A Yogi Berra card, for example, was worth more than one of his 1955 New York Yankee teammates Hank Bauer or Marv Throneberry. And location mattered. A Roy Campanella card would bring more in Brooklyn in 1955 than you could reasonably expect to get in the Bronx for the Dodger catcher.
Most self-respecting 12-year-olds could increase their baseball card collections in honest competition. From an equal distance, contestants pitched their card against a wall, holding it between the middle and index finger, and tossing it a backhand, sidearm motion, like a Frisbee.
The pitcher of the card landing closest to the wall collected all the other cards in the contest. This game was almost always “played for keeps.”
In 2004, Mr. Berger told the Society for American Baseball Research that “value appreciation” was the greatest change that had taken place in his industry because of the skyrocketing worth of many of the old cards.
“Mama used to give you a nickel and say, ‘Now don’t buy those stupid baseball cards,’ ” he told the society. “And now she’s saying, ‘And remember, don’t forget to buy the baseball cards so you can go to college!’ ”
Seymour Perry Berger was born in New York City on July 12, 1923, and he collected baseball cards in childhood. He enrolled at Bucknell University in Lewisburg, Pa., with the class of 1944 but did not graduate until 1946, following service in the Army Air Forces during World War II.
Survivors include his wife of 69 years, Gloria Karpf Berger of Rockville Centre; three children, Glenn Berger of Concord, N.H., Maxine Berger Bienstock of New York City and Gary Berger of Glen Cove, N.Y.; five grandchildren; and two great-grandchildren.
Mr. Berger joined Topps in 1947 and in 1951 turned his attention to baseball cards, which until that point had consisted of little more than a gray and white photograph of a ballplayer superimposed on cardboard. Mr. Berger added color, a facsimile of the player’s autograph and statistics.
The joy of his job, Mr. Berger often said, was meeting and socializing with the players while getting their authorization for Topps to use their names and pictures on its baseball cards.
During his early years with the company, the three New York teams — the Yankees, Giants and Dodgers — dominated major league baseball, and Mr. Berger was given clubhouse access to the players.
“Willie Mays, of course had a great impact,” he told the Society for American Baseball Research. “I am still his oldest and best friend, and I handle most of his business affairs now. . . . So I was known as Willie’s friend.”

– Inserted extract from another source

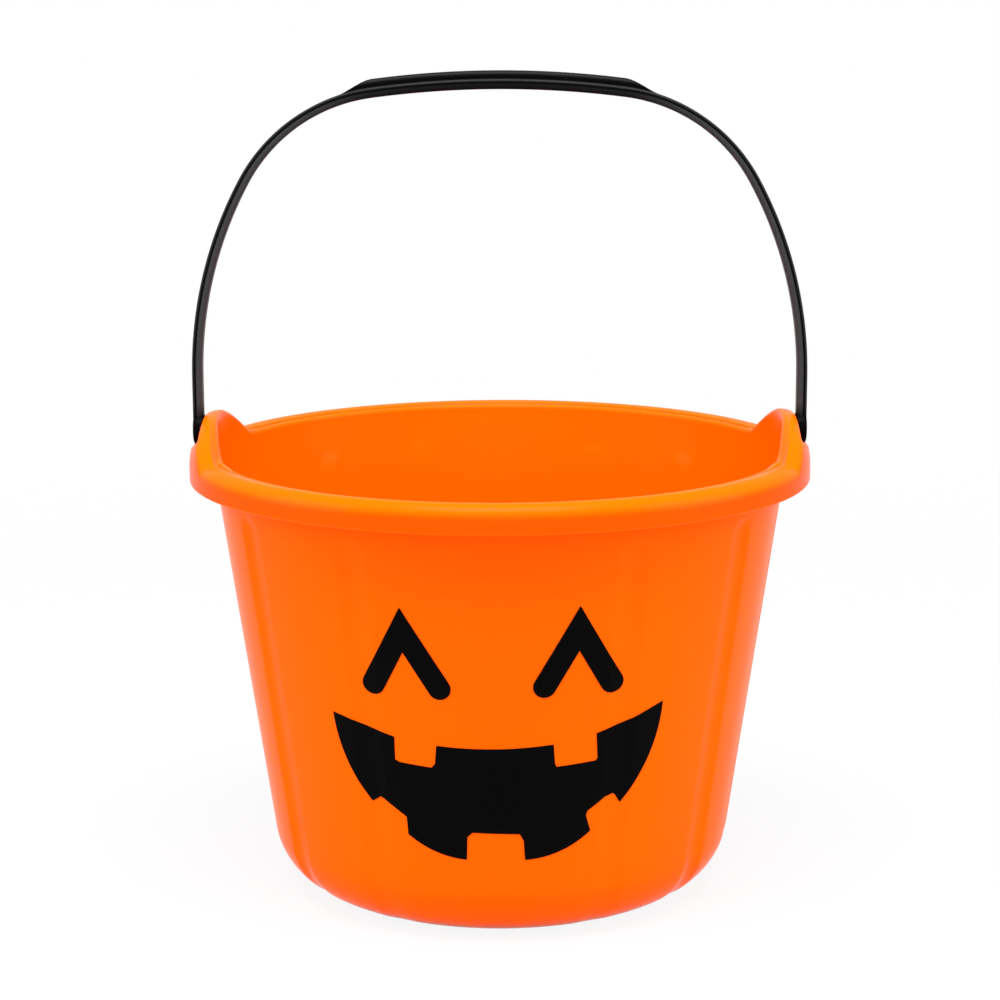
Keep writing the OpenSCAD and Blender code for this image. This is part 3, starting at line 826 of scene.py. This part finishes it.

Knowing the future Hall of Famer gave Mr. Berger entry to other players. He told the baseball research group that the athletes would say, “Well you know, if it’s good enough for Willie it’s good enough for me.”
Over the years, Mr. Berger would sign thousands of ballplayers to one-, two- and three- year contracts for usage of their names and pictures on Topps baseball cards, generally for $100 to $125 a year. He retired from Topps in 1997, then was a consultant to the company for five years.

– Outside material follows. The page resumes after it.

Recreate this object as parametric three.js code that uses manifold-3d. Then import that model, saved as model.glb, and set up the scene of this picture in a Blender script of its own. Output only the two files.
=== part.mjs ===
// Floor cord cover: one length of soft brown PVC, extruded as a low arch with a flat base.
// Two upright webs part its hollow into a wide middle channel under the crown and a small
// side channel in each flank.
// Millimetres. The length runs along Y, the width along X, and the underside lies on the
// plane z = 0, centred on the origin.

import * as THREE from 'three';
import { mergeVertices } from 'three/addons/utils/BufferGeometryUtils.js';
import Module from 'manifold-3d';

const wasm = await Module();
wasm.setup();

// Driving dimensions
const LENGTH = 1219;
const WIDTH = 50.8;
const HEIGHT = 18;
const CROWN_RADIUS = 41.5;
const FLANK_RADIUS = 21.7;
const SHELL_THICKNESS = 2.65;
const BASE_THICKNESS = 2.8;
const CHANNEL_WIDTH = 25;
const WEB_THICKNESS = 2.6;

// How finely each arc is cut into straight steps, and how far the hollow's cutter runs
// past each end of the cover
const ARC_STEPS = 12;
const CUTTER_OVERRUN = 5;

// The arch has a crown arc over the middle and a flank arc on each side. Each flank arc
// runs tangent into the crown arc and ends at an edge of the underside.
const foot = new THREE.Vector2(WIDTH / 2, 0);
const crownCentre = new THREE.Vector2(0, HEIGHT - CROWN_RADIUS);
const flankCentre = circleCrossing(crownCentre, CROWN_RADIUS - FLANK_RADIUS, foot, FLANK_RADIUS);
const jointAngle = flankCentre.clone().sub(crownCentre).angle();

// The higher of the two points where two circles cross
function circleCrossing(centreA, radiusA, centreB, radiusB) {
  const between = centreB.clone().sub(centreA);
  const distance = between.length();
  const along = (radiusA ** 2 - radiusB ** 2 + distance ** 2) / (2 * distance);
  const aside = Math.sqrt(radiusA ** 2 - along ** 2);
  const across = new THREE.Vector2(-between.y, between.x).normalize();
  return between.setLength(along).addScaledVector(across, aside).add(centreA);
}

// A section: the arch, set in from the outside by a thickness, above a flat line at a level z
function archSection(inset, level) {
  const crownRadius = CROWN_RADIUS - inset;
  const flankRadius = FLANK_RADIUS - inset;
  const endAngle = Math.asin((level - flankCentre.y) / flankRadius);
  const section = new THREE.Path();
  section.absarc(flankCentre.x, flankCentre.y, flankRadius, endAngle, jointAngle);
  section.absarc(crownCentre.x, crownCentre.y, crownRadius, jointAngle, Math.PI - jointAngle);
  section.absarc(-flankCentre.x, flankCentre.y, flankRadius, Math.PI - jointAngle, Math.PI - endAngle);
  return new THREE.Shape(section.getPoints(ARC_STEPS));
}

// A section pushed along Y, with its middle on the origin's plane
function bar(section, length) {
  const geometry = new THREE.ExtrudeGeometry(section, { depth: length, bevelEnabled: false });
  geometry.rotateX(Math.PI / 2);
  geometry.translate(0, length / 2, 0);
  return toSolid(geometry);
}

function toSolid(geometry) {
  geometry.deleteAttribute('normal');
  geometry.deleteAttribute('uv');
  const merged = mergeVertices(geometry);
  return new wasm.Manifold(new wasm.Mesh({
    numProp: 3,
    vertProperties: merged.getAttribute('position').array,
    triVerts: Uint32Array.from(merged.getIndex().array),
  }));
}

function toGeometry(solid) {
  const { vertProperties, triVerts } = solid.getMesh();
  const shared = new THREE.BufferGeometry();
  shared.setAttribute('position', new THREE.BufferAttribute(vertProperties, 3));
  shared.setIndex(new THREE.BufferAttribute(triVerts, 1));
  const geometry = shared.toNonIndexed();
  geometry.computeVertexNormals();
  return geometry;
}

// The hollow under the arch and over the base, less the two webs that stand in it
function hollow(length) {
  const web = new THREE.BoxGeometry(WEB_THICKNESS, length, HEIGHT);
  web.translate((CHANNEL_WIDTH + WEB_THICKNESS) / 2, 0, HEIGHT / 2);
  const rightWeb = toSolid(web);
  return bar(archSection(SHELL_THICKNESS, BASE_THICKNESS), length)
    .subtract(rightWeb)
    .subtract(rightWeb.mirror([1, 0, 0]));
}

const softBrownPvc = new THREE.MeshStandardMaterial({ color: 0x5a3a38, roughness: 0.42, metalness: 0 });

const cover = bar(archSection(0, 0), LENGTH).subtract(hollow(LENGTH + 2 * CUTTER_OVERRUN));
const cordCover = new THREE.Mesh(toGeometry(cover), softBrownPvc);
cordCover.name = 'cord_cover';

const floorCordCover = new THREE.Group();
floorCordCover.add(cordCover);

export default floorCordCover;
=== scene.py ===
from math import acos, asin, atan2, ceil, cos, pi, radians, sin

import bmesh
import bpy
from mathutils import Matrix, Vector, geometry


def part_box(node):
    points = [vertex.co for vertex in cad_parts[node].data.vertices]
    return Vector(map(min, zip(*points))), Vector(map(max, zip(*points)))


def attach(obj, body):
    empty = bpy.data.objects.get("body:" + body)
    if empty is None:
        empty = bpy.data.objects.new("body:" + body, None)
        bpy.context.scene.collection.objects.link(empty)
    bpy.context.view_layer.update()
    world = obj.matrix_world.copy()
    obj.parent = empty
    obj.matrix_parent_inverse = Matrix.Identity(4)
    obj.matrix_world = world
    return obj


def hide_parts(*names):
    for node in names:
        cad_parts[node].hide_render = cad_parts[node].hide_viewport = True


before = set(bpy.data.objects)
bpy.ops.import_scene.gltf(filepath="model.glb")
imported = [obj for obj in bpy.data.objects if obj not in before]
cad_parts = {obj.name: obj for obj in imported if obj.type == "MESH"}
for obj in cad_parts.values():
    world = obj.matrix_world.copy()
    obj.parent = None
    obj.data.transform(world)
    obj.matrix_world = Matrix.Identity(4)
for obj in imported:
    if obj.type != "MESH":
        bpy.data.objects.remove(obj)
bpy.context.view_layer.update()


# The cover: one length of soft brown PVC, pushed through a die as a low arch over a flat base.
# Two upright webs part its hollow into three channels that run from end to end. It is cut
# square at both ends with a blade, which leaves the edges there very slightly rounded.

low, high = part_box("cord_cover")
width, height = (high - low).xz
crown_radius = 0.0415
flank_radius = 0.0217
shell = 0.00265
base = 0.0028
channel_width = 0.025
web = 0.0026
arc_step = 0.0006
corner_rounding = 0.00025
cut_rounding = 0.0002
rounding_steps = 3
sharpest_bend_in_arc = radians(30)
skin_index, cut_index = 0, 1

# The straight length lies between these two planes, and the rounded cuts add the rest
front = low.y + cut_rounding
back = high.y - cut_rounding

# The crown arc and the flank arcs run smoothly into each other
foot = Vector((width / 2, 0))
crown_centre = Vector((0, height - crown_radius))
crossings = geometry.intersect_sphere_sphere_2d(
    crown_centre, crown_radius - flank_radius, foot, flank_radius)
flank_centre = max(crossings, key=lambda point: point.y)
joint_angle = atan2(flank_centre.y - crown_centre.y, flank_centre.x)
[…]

Like most cultural phenomena, baseball cards have experienced rises and falls in popularity in the period since Mr. Berger began his career.

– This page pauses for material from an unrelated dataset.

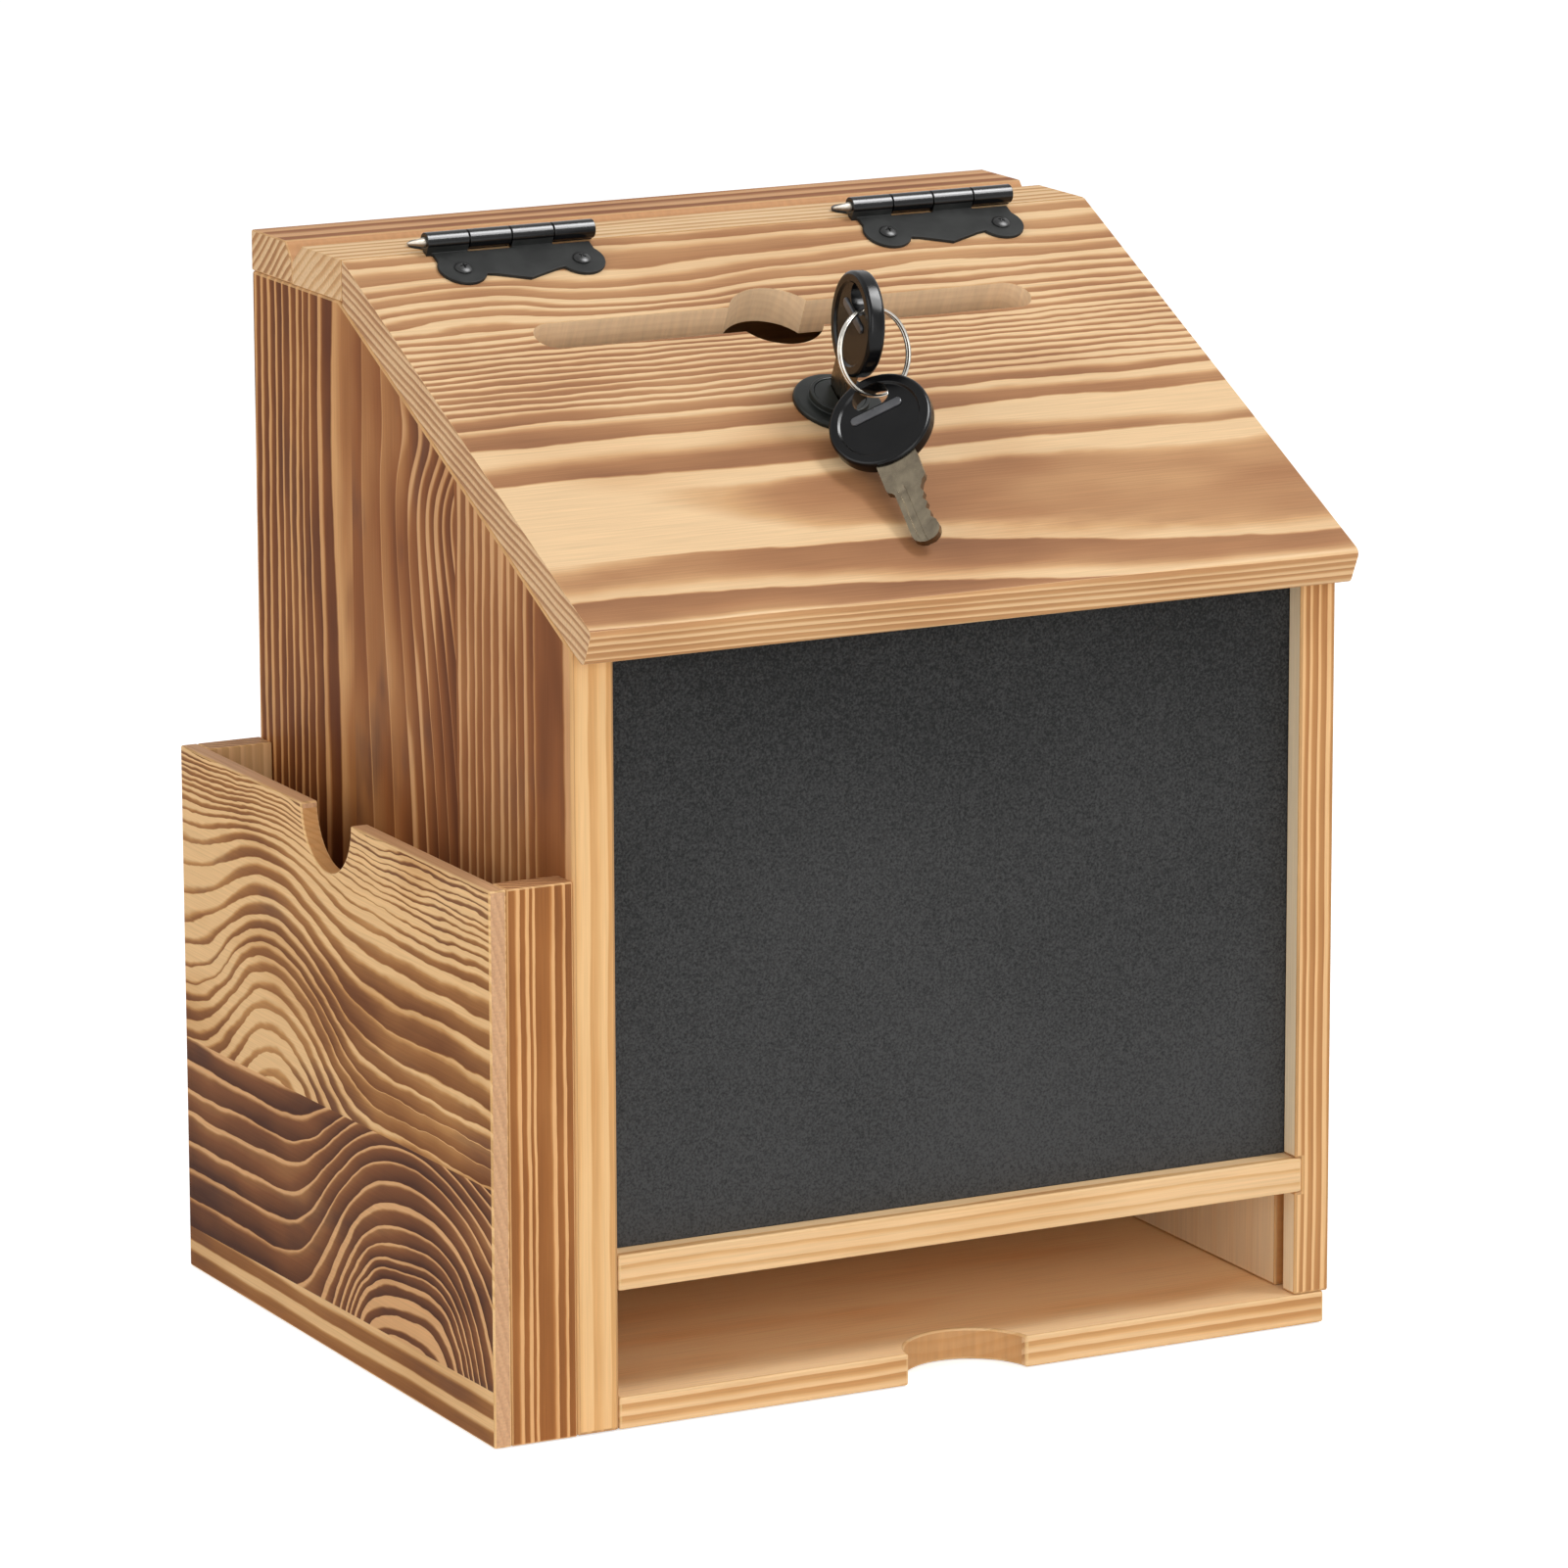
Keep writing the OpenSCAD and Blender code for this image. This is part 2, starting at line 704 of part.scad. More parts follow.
module at_spare() {
    set_down() on_lid() translate(cross_at)
        rotate([0, 0, spare_heading]) rotate([spare_pitch, 0, 0]) rotate([0, -spare_roll, 0])
            translate([0, -spare_eye - head_mid, 0]) rotate([-90, -90, 0]) children();
}

module key_blade() { color("#b9b7b0") at_key() key_plate(); }
module key_head() { color("#141416") at_key() key_bow(); }
module spare_key_blade() { color("#b9b7b0") at_spare() key_plate(); }
module spare_key_head() { color("#141416") at_spare() key_bow(); }

// Two turns of round wire pressed side by side
module split_ring() {
    color("#d5d6d8") set_down() on_lid() translate(ring_top)
        rotate([0, 0, ring_turn - lock_twist]) rotate([-ring_hang, 0, 0])
            translate([0, 0, -ring_d / 2]) rotate([90, 0, 0])
                rotate_extrude() for (turn = [-1, 1])
                    translate([ring_d / 2, turn * wire_pitch / 2]) circle(d = wire_d);
}

base_board();
left_side_panel();
right_side_panel();
back_panel();
divider_shelf();
chalkboard_panel();
lock_rail();
top_front_board();
top_rear_board();
pocket_outer_panel();
pocket_front_strip();
pocket_back_strip();
pocket_floor();
lid_board();
left_hinge_fixed_leaf();
left_hinge_lid_leaf();
left_hinge_pin();
right_hinge_fixed_leaf();
right_hinge_lid_leaf();
right_hinge_pin();
fixed_leaf_screws();
lid_leaf_screws();
lock_housing();
lock_nut();
lock_plug();
cam_arm();
cam_screw();
key_blade();
key_head();
split_ring();
spare_key_blade();
spare_key_head();
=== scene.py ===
"""Looks of the torched softwood suggestion box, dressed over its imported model.

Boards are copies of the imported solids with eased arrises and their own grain, the
hardware is finished piece by piece, and the studio is a plain pale floor.
"""

import logging
import math
from collections.abc import Callable, Iterable, Iterator
from contextlib import contextmanager
from dataclasses import dataclass, field
from enum import Enum
from functools import partial

import bmesh
import bpy
from mathutils import Matrix, Vector


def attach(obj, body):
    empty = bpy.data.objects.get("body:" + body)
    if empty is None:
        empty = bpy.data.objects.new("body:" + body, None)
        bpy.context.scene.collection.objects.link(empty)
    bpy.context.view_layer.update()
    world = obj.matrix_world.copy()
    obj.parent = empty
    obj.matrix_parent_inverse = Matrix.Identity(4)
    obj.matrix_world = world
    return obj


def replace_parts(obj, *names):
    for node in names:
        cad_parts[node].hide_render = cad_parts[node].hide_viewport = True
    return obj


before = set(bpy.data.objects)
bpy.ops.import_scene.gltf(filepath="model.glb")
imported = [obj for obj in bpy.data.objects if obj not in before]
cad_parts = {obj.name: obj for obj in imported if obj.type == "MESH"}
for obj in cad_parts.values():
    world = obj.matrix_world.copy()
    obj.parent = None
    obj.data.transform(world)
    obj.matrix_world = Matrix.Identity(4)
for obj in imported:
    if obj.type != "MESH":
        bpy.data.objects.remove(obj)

MM = 0.001
LID_SLOPE = math.radians(26.4)
# A normal that leans less than about 45 degrees from a side's own way is on that side
SIDE_FACING = 0.7
# A normal that leans less than about 25 degrees from the way that is picked
PICK_FACING = 0.9
# Points nearer than this are merged, in millimetres
MERGE = 0.002
# Faces that turn by fewer degrees are one flat face, and edges that do are shaded smooth
FLAT_ANGLE = 0.6
SMOOTH_ANGLE = 35.0
# Kinds of node that are used most
MATHS = "ShaderNodeMath"
SPREAD = "ShaderNodeMapRange"
MAPPING = "ShaderNodeMapping"
NOISE = "ShaderNodeTexNoise"
MIX = "ShaderNodeMix"
log = logging.getLogger("suggestion_box")

Piece = bpy.types.Object
Material = bpy.types.Material
Node = bpy.types.Node
AddNode = Callable[..., Node]
Point = tuple[float, float, float]


def hex_colour(code: str) -> tuple[float, float, float, float]:
    """Turns an sRGB hex value to a linear colour.

    Args:
        code: Six hex digits, with or without a leading hash.

    Returns:
        Linear red, green, blue and a full alpha.
    """
    digits = code.lstrip("#")
    shares = [int(digits[i:i + 2], 16) / 255 for i in (0, 2, 4)]
    linear = [s / 12.92 if s <= 0.04045 else ((s + 0.055) / 1.055) ** 2.4 for s in shares]
    return (linear[0], linear[1], linear[2], 1.0)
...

There was a spectacular baseball card bubble in the 1980s and 1990s when it became a billion-dollar industry, with an estimated 81 billion cards produced a year, author Dave Jamieson wrote in a 2010 book, “Mint Condition.”
Many, but not all, of these cards wound up in shoe boxes, tucked away in attics or backs of closets, only to be retrieved decades later by the aging mothers of the once-young collectors, long since flown from their boyhood nests. A few cards got back to their original owners, but more found their permanent resting places in city dumps.
A few hit the collectors’ jackpot.
According to a Bloomberg News article earlier this month, a recently discovered 1909 Honus Wagner card, featuring the Hall of Fame Pittsburgh Pirates shortstop, sold for $403,664 at an online auction. A 1952 Topps Mickey Mantle rookie card sold for $268,664.
In April 2013 a Wagner card sold for $2.1 million, a record for a public auction sale of a baseball card, according to Bloomberg.
In 1988, Mr. Berger was honored by the National Baseball Hall of Fame in Cooperstown, N.Y., for his role “in the development of the modern baseball trading card and for helping to introduce generations of fans to baseball for more than half of a century.” He also earned his own card, part of the 2004 Topps series called All-Time Fan Favorites.
Mr. Berger was not a baseball card collector himself, his wife said, preferring to call himself “a gatherer.” He did go to ballgames. There was a time when Ted Williams played for the Boston Red Sox that Mr. Berger was a Red Sox fan, his wife said. But in the later years of his life, “he was a Yankee fan.”